• David H. Kinder, ChFC

Should you maximize your employer's 401(k) match? Let's do the math on that.

Updated: Dec 28, 2019

It is common traditional financial advice that everyone "should" maximize their employer matching contributions on their 401(k). That sounds like good advice, because if you don't, you give up "free money", don't you? And it would cost you a boat load of future retirement assets and lower your standard of living in retirement, right?

That depends.

On what?

On the quality of the match being offered.

How do we know that the employer match is of quality?

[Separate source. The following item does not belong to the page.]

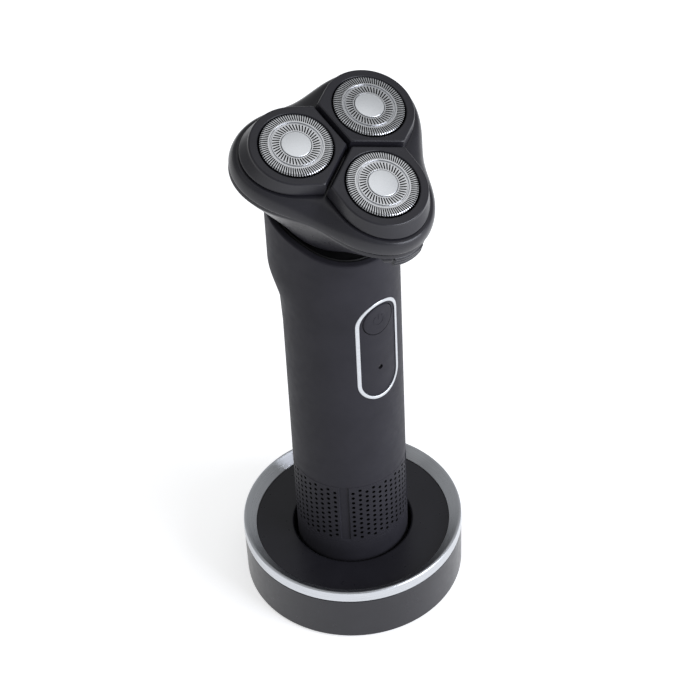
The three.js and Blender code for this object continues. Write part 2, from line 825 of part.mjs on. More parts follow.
function outerCutter() {
  return turned([
    [capRadius + 0.15, -0.85], [capRadius + 0.15, 0], [6.1, 0], [6.3, -0.35], [6.9, -0.35],
    [7.1, 0], [9.3, 0], [cutterRadius, -0.5], [cutterRadius, -2.9], [8.9, -2.9], [8.9, -0.85],
  ], 24);
}

function cutterCap() {
  return turned([[0, -0.95], [capRadius, -0.95], [capRadius, 0.1], [3.7, 0.28], [0, 0.34]], 20);
}

function cutterRetainer() {
  return tube(cutterRadius + 0.05, 8.9, -4.2, -3.2, 24);
}

function innerCutter() {
  const blades = 12;
  let body = rod(8.4, -3.6, -2.6, 20).add(rod(hubRadius, hubBottom, -2.7));
  for (let i = 0; i < blades; i++) {
    const blade = block([5, -0.35, -2.8], [8.2, 0.35, -1.15]);
    body = body.add(blade.rotate([0, 0, 360 * i / blades]));
  }
  return body.subtract(hexagon(2.5, hubBottom - 1, -3.3));
}

const lobeNames = ['front', 'rear_right', 'rear_left'];

lobeNames.forEach((lobeName, lobe) => {
  const lobeGroup = new THREE.Group();
  lobeGroup.rotation.z = rad(120) * lobe;
  head.add(lobeGroup);
  const cutterGroup = new THREE.Group();
  cutterGroup.applyMatrix4(petalMatrix);
  lobeGroup.add(cutterGroup);
  add(`petal_${lobeName}`, petal(), 'satinBlack', lobeGroup);
  add(`drive_gear_${lobeName}`, driveGear(lobe), 'whiteGear', lobeGroup);
  add(`outer_cutter_${lobeName}`, outerCutter(), 'cutterSteel', cutterGroup);
  add(`cutter_cap_${lobeName}`, cutterCap(), 'capAluminium', cutterGroup);
  add(`cutter_retainer_${lobeName}`, cutterRetainer(), 'deepBlack', cutterGroup);
  add(`inner_cutter_${lobeName}`, innerCutter(), 'steel', cutterGroup);
});

export default model;
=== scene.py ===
# A three-head rotary shaver in its round charging stand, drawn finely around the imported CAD
# frame. Shapes are written in millimetres and become metres when their mesh is made. A piece
# of the head is drawn in the frame of the head or of its cutter, which the joints give.
import json
import math

import bmesh
import bpy
from mathutils import Matrix, Vector


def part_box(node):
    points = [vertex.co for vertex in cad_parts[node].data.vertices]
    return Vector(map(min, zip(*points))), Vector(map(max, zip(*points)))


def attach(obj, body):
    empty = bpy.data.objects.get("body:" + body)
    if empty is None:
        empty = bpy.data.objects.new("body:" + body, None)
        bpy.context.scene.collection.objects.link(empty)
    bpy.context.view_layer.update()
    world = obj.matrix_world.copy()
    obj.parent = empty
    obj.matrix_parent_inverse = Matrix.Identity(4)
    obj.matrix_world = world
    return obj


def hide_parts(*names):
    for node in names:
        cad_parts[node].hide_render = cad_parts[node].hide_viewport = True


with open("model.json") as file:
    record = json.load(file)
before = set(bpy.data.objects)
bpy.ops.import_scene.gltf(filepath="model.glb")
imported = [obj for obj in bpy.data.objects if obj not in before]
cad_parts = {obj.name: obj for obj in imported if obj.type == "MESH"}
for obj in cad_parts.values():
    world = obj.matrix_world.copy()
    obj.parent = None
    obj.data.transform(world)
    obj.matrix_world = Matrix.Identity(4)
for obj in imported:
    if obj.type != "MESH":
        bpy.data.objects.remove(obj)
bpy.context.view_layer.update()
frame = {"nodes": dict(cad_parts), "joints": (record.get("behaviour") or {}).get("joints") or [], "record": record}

MM = 0.001
ROUND = 192                # points round a large circle
FINE = 96                  # points round a small one
ARC = 6                    # steps in a rounded corner
HOLD = 0.15                # how far a corner's support line stands off, as a share of its radius
SHARP = 38                 # degrees between faces above which an edge stays crisp
NOISE_FROM, NOISE_TO = 0.3, 0.7    # the range that most values of a noise texture fall in
FLOOR_GLOW = 0.55          # the floor is lit from below too, as on a light table

# ---------------------------------------------------------------- sizes


def span(node):
    """A node's lowest and highest corners, in millimetres."""
    low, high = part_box(node)
    return low / MM, high / MM


HANDLE_R = span("grip_sleeve")[1].x
GRIP_LOW, GRIP_HIGH = span("grip_sleeve")[0].z, span("grip_sleeve")[1].z
CAP_LOW = span("base_cap")[0].z
SEAM_GAP = 0.04            # between the grip band and its neighbours
SHELL_WALL = 1.8
BULGE_DEPTH = 3.4          # swelling at the back over the motor
BULGE_LOW, BULGE_HIGH = 108.4, 123.5
BULGE_FROM, BULGE_FULL = math.radians(70), math.radians(145)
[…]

We need to do the math on it.

Let's start with a $1 for $1 match and let's say it's up to 8% of your salary.

Employee contribution: 8%

Employer contribution: 8%

Total contribution: 16% of your annual income being contributed.

Sounds good right?

Here's the part that is NEVER talked about: Taxation in retirement.

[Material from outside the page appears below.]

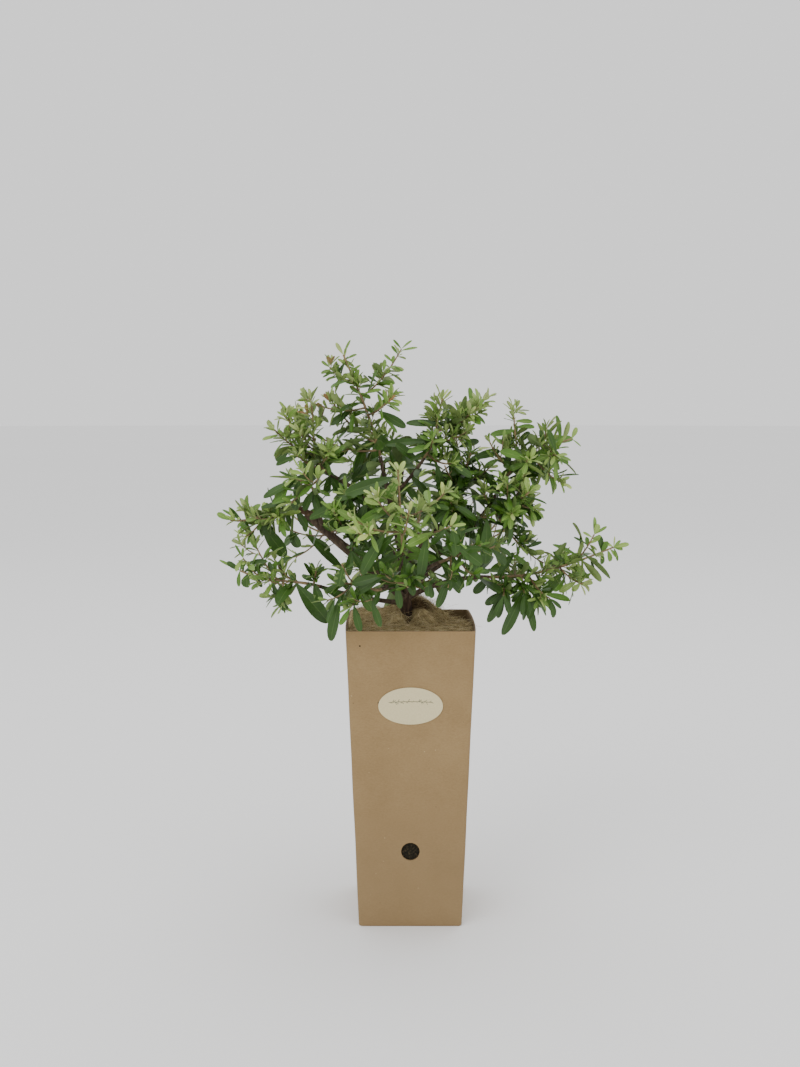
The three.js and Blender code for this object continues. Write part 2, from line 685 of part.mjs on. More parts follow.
// ---- The whole plant ----
const board = new THREE.MeshStandardMaterial({ color: 0xa48b6c, roughness: 0.9, metalness: 0 });
const earth = new THREE.MeshStandardMaterial({ color: 0x2a2118, roughness: 1, metalness: 0 });
const fibre = new THREE.MeshStandardMaterial({ color: 0x7d6b4b, roughness: 1, metalness: 0 });
const card = new THREE.MeshStandardMaterial({ color: 0xc4bba6, roughness: 0.7, metalness: 0 });
const bark = new THREE.MeshStandardMaterial({ color: 0x4a3b2f, roughness: 0.95, metalness: 0 });
const oldLeaves = new THREE.MeshStandardMaterial({ color: 0x34522c, roughness: 0.5, metalness: 0 });
const youngLeaves = new THREE.MeshStandardMaterial({ color: 0x6f8a3c, roughness: 0.5, metalness: 0 });

const plant = new THREE.Group();

function addPiece(name, solid, material) {
  const mesh = new THREE.Mesh(geometryOf(solid), material);
  mesh.name = name;
  plant.add(mesh);
}

const limbs = planLimbs();
const { solids: limbSolids, trunkRoom } = makeLimbs(limbs);

addPiece("pot", makePot(), board);
addPiece("compost", makeCompost(), earth);
addPiece("fibre_mat", makeMat(trunkRoom), fibre);
addPiece("label", makeLabel(), card);
for (const [name, solid] of limbSolids) addPiece(name, solid, bark);
for (const [name, solid] of growMasses(limbs)) {
  const { age } = MASSES.find((mass) => mass.name === name);
  addPiece(name, solid, age < 0.7 ? youngLeaves : oldLeaves);
}

export default plant;
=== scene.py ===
import math

import bmesh
import bpy
import numpy as np
from mathutils import Matrix, Vector, noise


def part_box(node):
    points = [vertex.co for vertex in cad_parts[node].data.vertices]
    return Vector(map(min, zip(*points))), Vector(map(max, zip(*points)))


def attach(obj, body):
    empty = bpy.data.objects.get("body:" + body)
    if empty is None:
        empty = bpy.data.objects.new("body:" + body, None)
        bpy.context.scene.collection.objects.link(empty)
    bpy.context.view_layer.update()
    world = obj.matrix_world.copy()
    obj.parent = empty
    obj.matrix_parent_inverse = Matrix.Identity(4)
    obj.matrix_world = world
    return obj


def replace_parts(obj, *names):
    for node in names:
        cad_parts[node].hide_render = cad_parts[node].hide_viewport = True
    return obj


# The looks of a young firethorn in its tall square board pot. Growth is worked out in millimetres and
# degrees, in the frame of the solids: +Z is up, +X right, and -Y the pot's labelled front.

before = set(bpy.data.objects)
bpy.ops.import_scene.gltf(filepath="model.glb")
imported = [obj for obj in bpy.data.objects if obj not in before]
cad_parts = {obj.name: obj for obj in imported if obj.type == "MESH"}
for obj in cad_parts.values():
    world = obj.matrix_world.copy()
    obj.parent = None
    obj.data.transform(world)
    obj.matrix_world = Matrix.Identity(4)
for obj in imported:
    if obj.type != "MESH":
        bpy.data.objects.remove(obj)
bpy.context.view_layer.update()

# ---- Sizes, in millimetres ----
MM = 0.001
GAP = 0.3
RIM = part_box("pot")[1].z / MM
POT = {
    "foot": 82, "top": 2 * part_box("pot")[1].y / MM, "wall": 1.5, "floor": 2.5, "corner": 3, "bow": 1.6,
    "rim_edge": 0.35, "foot_edge": 0.8, "wave": 0.35, "wave_size": 45,
}
HOLE = {"radius": 7.3, "height": 62.5}
# The crumbs in each hole: their number and size, how far behind the wall they start, how deep they lie,
# and how far they go past the hole's edge.
CRUMBS = {"count": 170, "size": (0.35, 1.3), "behind": 1.4, "depth": 0.9, "beyond": 0.5}
LABEL = {"width": 50, "height": 29.5, "thickness": 0.4, "centre": 181, "edge": 0.15}
# The printed sprig: half its length, its height over the card's middle, its stem's bend and radius, its
# leaves, and how far they are sunk in the card and stand out of it.
SPRIG = {
    "half": 17, "height": 3, "bend": 1.2, "stem": 0.2, "leaves": 17, "length": 3.6, "breadth": 0.42,
    "spread": 0.9, "sunk": 0.05, "proud": 0.06,
}
COMPOST_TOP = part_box("compost")[1].z / MM
MAT = {
    "level": 237, "hollow": 13, "hollow_width": 24, "cells": 150,
    "lump": 1.3, "lump_size": 13, "tuft": 0.45, "tuft_size": 2.2,
}
MOUND = {"x": 5, "y": 9, "height": 20, "along_x": 24, "along_y": 14}
RIDGE = {
    "x": 18, "y": 14, "slope": -1, "from": 26, "soft": 3, "height": 1, "half": 3, "drop": 7, "behind": 4,
}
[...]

How much in taxes will you have to pay when you take money OUT? What direction do you BELIEVE taxes will be in the future? That must be a part of the equation before you just shell out dollars - particularly if you are contributing ABOVE the match.

Here's the calculation: Turn the % into $. Employee contribution: $8

Employer contribution: $8

Total contribution: $16.

Your goal should be able to take out YOUR CONTRIBUTION + as much as possible of your EMPLOYER'S CONTRIBUTION AFTER TAXES.

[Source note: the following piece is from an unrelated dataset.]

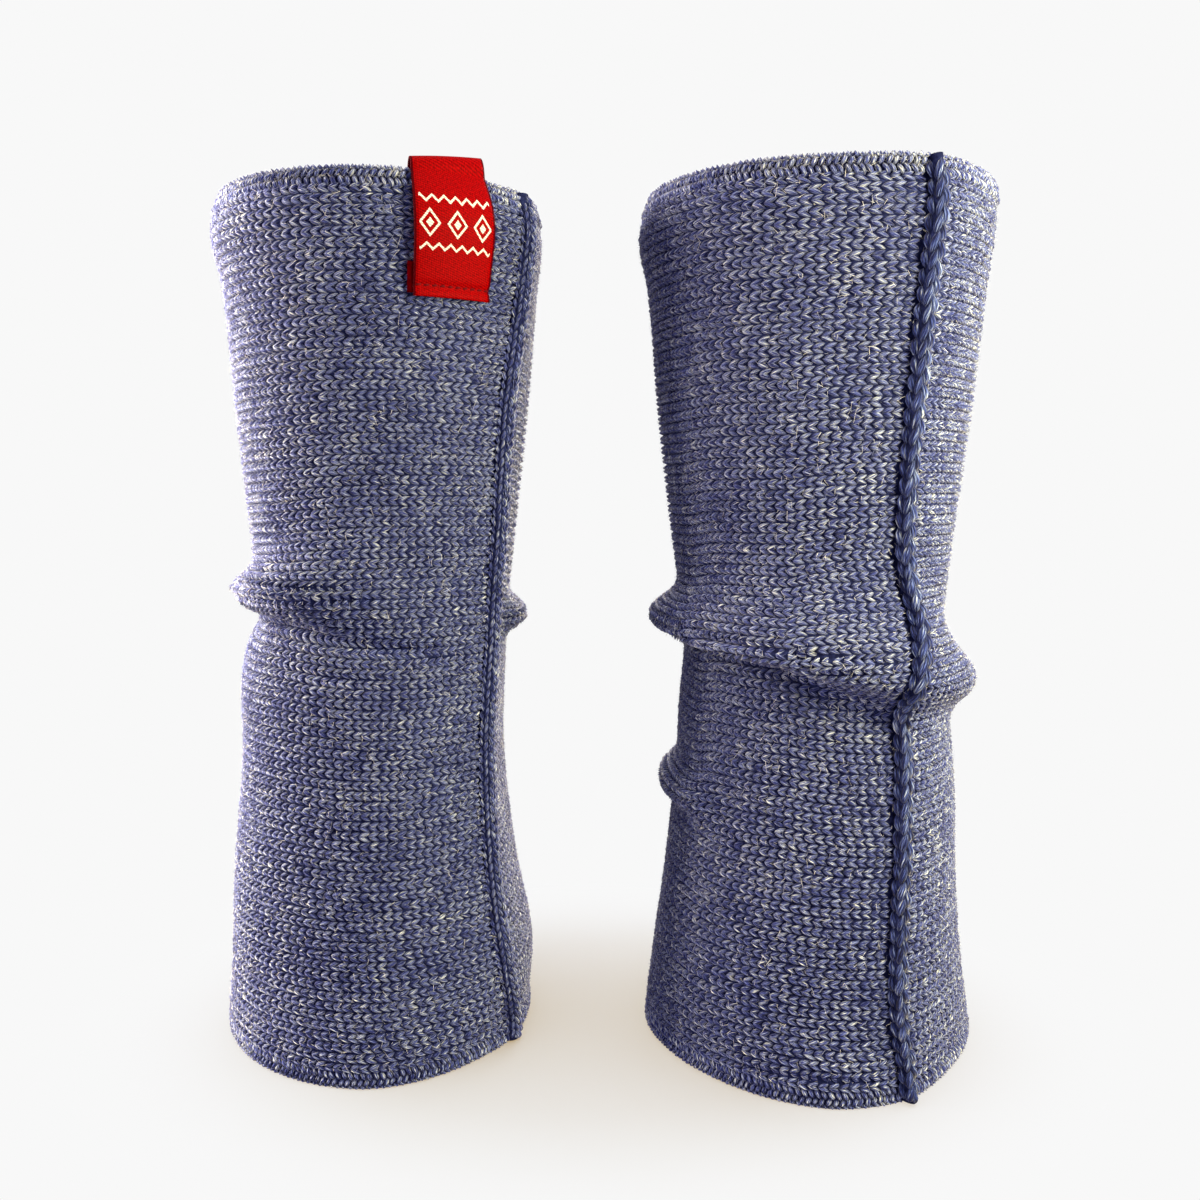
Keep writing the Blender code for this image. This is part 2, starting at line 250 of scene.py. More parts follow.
# Cloth surface, from the same sizes as the solids. Azimuth 0 is the front, 90 the right.
clothGrid = {"meridians": 241, "samples": 601, "columns": 421, "standing": 200.0, "cornerReach": 17.0}
sectionNames = ("height", "left", "right", "front", "back", "square", "corner", "seam")
foldNames = (
    "azimuth", "spreadLeft", "spreadRight", "height", "tilt", "highSide", "reach",
    "below", "slack", "above", "longer",
)
leftTube = {
    "name": "left",
    "centre": (-52.2, 6.0),
    "rimDip": 1.6,
    "stitches": 114,
    "rows": 86,
    "sections": (
        (0.0, 39.8, 34.4, 44.4, 41.5, 1.85, 1.0, 59.0),
        (5.0, 39.8, 34.4, 44.4, 41.5, 1.85, 1.0, 59.0),
        (16.0, 38.6, 35.2, 43.3, 41.5, 1.95, 1.5, 53.0),
        (40.0, 37.0, 31.0, 41.5, 41.0, 2.1, 2.2, 48.0),
        (70.0, 33.8, 28.0, 40.0, 40.5, 2.2, 2.5, 47.5),
        (90.0, 33.2, 28.7, 39.5, 40.0, 2.2, 2.5, 49.0),
        (96.0, 31.8, 29.0, 39.2, 40.0, 2.2, 2.5, 50.0),
        (102.0, 28.8, 29.3, 39.0, 40.0, 2.2, 2.5, 50.8),
        (118.0, 30.0, 31.0, 39.5, 40.0, 2.2, 2.5, 51.5),
        (150.0, 33.0, 34.6, 40.5, 40.5, 2.2, 2.5, 51.8),
        (180.0, 35.5, 37.2, 42.0, 41.0, 2.2, 2.0, 59.0),
        (192.0, 37.5, 38.2, 43.0, 41.5, 2.2, 1.5, 61.0),
        (200.0, 35.0, 36.5, 41.5, 41.0, 2.1, 1.0, 62.5),
    ),
    "folds": (
        (-110.0, 110.0, 140.0, 109.9, 0.0, 0.0, 7.0, 8.2, 4.6, 9.6, 10.0),
        (115.0, 55.0, 80.0, 102.0, 0.0, 0.0, 5.0, 8.0, 0.0, 9.0, 0.0),
    ),
    # fold or 0 for the floor, length above it at both ends, from azimuth, to azimuth, depth, half width
    "creases": (
        (1, 1.0, 2.3, -150.0, 8.0, 1.4, 0.6),
        (1, -1.6, -0.8, -150.0, 12.0, 1.4, 0.6),
        (1, -6.0, -14.5, -70.0, 42.0, 1.6, 1.8),
        (1, -17.0, -21.0, -45.0, 20.0, 0.6, 1.6),
    ),
}
rightTube = {
    "name": "right",
    "centre": (51.3, -1.0),
    "rimDip": 0.6,
    "stitches": 116,
    "rows": 89,
    "sections": (
        (0.0, 38.6, 40.4, 46.0, 44.0, 1.72, 2.0, 21.0),
        (5.0, 38.4, 40.0, 46.0, 44.0, 1.72, 2.0, 20.5),
        (16.0, 37.0, 37.8, 44.3, 43.8, 1.95, 2.0, 18.0),
        (40.0, 33.7, 34.9, 43.5, 43.0, 2.1, 2.0, 17.0),
        (56.0, 31.9, 34.0, 42.7, 42.2, 2.2, 2.0, 18.0),
        (63.0, 31.2, 33.7, 42.5, 42.0, 2.2, 2.0, 18.0),
        (80.0, 30.4, 31.9, 42.0, 42.0, 2.2, 2.0, 18.0),
        (95.0, 29.3, 29.2, 42.0, 42.0, 2.2, 2.0, 16.5),
        (105.0, 30.4, 29.8, 42.5, 42.0, 2.2, 2.0, 18.5),
        (115.0, 31.8, 30.7, 43.0, 42.0, 2.2, 2.0, 16.5),
        (150.0, 36.1, 34.9, 44.5, 43.0, 2.2, 2.0, 17.0),
        (180.0, 38.8, 37.8, 45.5, 44.0, 2.2, 3.0, 19.0),
        (192.0, 40.7, 39.2, 46.0, 44.0, 2.2, 3.0, 20.0),
        (200.0, 38.3, 39.0, 44.8, 43.5, 2.1, 3.0, 20.0),
    ),
    "folds": (
        (-40.0, 130.0, 170.0, 95.9, 5.9, -90.0, 8.2, 10.0, 5.2, 14.0, 14.0),
        (-90.0, 60.0, 60.0, 62.0, 0.0, 0.0, 4.2, 7.5, 0.0, 8.5, 0.0),
    ),
    "creases": (
        (1, 1.8, 2.8, -95.0, -15.0, 1.3, 0.55),
        (1, -0.8, 3.8, -80.0, 20.0, 1.0, 0.55),
        (1, -4.2, 1.0, -58.0, 20.0, 0.9, 0.55),
        (1, -7.0, -14.5, -85.0, 25.0, 1.4, 2.4),
        (0, 6.0, 6.0, -25.0, 20.0, 1.0, 0.6),
    ),
}
slack = {"start": 20.0, "width": 50.0}
frontWidth, creaseFade = 45.0, 18.0  # degrees
steepest = np.linspace(0.0, 1.95, 80)
seamLine = {"outward": 61, "shift": 41, "level": 0.4}  # samples evened over, share of the rise kept
lip = 0.8  # under 1 the cloth turns sharply at a crest and eases off away from it
turn = math.pi * np.linspace(0.0, 1.0, 121) ** lip
reachPerLength = np.array([np.mean(np.sin(steep * np.sin(turn))) for steep in steepest])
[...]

How much would taxes need to be at or lower for you to take out your own contribution "tax-free"?

Employer Contribution ÷ Total Contribution = Tax %. $8 ÷ $16 = 50% tax bracket.

Without going into a conversation about how much your standard deduction would be and how much income, let's simply look at how much would be subject to taxation given various tax brackets:

If you retire, and you're in the 50% tax bracket: Then of your $16 total contribution, your EMPLOYER MATCH of $8 would be subject to income taxation so you could get YOUR CONTRIBUTION "tax-free". That's an oversimplification, but that's essentially what would happen.

You see, the employer isn't just giving you money. They are taking a current year tax deduction for contributing to your retirement plan. Well, the IRS wants that money to grow so they can tax it later. So OUR job is to help you "beat the IRS (legally) at the retirement savings game".

Would you likely be in the 50% tax bracket? If we look at TODAY'S taxes (2018), you would need over $600,000 of annual income if you are married, filing jointly... to be in the 37% tax bracket. That doesn't describe most typical retiree income.

Because that is generally unlikely to happen, a dollar for dollar match would seem to be a 'good deal' because you can generally count on keeping a good portion of your employer's match for yourself. The only "catch" at this point would be if you're saving ENOUGH?? (More on this later.)

However, what if your match ISN'T $ for $. What if it's 50¢ per $1 contributed? How would that change the equation?

Suppose the match is now 50¢ per $1 up to 8%.

Employee Contribution: $8

Employer Contribution: $4

Total Contribution: $12

Now, how much would taxes need to be at or lower for you to take out your own contribution "tax-free"?

Employer Contribution ÷ Total Contribution = Tax %. $4 ÷ $12 = 33%

Now, to "beat the IRS (legally) at this game", we would need to retire at the 33% bracket or less to get our own contributions out "tax-free".

In today's taxes (2018), you would need to be earning $157,500 or more (married filing jointly) to be in the 32% tax bracket. While that's certainly not $600,000... most retirees would be just fine, even with a 50% match.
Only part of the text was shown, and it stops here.